Work required. Collect all lines from the listing that include the string "None".

++++++++

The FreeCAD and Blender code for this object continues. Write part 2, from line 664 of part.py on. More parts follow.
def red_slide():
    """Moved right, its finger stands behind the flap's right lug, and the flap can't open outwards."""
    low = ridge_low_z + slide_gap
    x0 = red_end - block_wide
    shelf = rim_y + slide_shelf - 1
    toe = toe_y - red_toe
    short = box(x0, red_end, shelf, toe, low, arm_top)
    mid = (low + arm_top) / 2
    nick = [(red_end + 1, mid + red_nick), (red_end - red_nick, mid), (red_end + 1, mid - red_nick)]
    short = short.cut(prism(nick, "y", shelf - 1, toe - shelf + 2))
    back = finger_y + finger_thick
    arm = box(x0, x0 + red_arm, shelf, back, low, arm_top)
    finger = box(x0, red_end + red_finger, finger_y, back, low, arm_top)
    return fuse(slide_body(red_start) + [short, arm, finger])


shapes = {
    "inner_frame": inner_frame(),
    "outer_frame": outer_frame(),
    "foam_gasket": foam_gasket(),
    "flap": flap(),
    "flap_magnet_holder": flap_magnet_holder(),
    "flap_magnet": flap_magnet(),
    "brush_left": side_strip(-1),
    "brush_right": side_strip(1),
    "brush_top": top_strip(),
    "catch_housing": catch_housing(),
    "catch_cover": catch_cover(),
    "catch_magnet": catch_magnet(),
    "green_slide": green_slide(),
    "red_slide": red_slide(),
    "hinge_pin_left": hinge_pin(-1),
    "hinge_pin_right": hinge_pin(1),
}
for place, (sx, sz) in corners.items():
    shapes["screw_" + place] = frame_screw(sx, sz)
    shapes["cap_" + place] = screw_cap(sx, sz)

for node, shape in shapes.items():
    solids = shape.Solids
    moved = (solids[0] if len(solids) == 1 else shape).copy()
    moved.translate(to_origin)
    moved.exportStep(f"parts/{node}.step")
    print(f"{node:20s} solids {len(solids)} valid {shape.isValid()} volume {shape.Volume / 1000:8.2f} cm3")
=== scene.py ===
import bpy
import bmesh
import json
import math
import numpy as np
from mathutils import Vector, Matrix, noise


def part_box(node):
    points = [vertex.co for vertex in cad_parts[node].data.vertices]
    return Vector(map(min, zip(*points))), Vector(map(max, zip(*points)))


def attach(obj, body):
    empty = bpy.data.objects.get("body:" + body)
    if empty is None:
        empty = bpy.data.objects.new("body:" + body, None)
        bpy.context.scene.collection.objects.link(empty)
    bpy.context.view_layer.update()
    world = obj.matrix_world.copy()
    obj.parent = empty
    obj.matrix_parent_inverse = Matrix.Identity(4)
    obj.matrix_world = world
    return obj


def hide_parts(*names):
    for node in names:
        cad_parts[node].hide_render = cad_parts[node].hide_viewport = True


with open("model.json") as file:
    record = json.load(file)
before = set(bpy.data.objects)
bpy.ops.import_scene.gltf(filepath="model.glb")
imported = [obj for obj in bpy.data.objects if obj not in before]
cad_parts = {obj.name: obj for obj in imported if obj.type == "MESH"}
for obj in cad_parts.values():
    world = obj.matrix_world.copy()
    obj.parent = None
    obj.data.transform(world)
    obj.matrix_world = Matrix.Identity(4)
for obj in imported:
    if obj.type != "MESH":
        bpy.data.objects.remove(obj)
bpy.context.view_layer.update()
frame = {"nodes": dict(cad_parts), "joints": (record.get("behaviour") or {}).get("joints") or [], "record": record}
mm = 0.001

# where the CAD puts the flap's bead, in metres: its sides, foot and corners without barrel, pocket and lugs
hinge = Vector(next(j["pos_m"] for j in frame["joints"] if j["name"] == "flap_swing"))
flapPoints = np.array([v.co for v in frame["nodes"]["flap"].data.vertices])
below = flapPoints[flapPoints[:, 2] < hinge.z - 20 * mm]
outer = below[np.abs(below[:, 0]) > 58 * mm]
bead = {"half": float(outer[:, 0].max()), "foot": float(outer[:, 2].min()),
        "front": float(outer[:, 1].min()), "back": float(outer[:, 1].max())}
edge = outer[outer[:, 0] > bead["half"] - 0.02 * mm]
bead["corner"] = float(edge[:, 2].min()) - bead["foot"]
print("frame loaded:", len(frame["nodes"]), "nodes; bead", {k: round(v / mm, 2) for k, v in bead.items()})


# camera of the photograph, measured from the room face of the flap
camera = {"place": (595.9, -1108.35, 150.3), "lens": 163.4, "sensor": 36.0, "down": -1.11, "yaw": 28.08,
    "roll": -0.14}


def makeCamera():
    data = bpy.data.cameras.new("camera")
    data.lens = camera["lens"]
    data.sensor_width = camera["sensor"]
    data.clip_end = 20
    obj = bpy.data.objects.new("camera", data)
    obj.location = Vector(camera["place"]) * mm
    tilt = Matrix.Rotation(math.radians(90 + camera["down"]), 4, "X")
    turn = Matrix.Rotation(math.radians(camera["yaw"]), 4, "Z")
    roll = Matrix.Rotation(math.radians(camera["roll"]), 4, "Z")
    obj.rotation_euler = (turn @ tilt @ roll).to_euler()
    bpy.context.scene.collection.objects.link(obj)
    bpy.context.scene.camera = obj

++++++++

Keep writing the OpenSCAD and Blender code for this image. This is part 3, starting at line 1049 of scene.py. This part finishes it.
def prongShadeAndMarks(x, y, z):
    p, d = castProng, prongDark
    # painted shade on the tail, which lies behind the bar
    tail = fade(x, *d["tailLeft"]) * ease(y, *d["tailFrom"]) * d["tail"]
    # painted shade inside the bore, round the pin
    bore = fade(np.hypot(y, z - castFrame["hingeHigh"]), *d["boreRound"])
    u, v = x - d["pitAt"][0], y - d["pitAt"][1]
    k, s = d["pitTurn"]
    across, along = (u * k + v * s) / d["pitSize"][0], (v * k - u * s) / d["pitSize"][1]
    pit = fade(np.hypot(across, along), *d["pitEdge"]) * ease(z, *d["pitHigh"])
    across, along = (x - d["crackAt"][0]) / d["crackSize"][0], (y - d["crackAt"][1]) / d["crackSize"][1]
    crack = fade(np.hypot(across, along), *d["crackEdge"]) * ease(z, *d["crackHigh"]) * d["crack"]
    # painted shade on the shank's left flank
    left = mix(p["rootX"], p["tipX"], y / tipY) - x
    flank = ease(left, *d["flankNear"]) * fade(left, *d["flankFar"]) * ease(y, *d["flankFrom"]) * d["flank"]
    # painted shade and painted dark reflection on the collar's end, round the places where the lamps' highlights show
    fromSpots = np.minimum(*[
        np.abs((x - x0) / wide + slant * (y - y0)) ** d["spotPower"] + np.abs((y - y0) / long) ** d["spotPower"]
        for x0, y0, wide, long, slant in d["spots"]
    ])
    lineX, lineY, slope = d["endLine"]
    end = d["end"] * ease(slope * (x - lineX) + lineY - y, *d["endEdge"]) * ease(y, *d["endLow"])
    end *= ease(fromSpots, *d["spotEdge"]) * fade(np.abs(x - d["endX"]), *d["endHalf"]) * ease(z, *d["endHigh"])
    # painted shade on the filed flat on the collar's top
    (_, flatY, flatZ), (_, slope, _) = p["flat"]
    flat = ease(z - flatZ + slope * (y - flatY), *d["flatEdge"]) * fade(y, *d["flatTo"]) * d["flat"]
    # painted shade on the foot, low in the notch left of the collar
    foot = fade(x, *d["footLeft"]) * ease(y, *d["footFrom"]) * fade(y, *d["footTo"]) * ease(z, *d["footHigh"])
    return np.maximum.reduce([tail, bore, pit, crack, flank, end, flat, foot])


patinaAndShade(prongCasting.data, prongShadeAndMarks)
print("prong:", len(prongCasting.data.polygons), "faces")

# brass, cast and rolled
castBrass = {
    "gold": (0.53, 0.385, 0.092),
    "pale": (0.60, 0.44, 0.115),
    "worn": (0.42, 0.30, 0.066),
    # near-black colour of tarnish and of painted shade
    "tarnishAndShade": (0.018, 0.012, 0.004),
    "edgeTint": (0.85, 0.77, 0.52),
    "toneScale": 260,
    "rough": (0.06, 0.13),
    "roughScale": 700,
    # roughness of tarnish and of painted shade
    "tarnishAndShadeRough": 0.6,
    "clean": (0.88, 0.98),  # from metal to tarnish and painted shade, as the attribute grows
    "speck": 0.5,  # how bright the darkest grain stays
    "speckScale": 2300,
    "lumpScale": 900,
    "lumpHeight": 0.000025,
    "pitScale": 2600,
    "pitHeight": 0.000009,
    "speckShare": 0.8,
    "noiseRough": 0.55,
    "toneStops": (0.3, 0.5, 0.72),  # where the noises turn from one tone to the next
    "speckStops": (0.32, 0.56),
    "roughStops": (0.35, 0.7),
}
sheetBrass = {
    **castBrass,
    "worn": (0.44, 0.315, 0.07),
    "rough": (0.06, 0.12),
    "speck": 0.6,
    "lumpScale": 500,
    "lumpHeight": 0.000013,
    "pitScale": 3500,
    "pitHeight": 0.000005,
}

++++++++

Exercise solution.
    if empty is None:
        empty = bpy.data.objects.new("body:" + body, None)
    obj.parent = None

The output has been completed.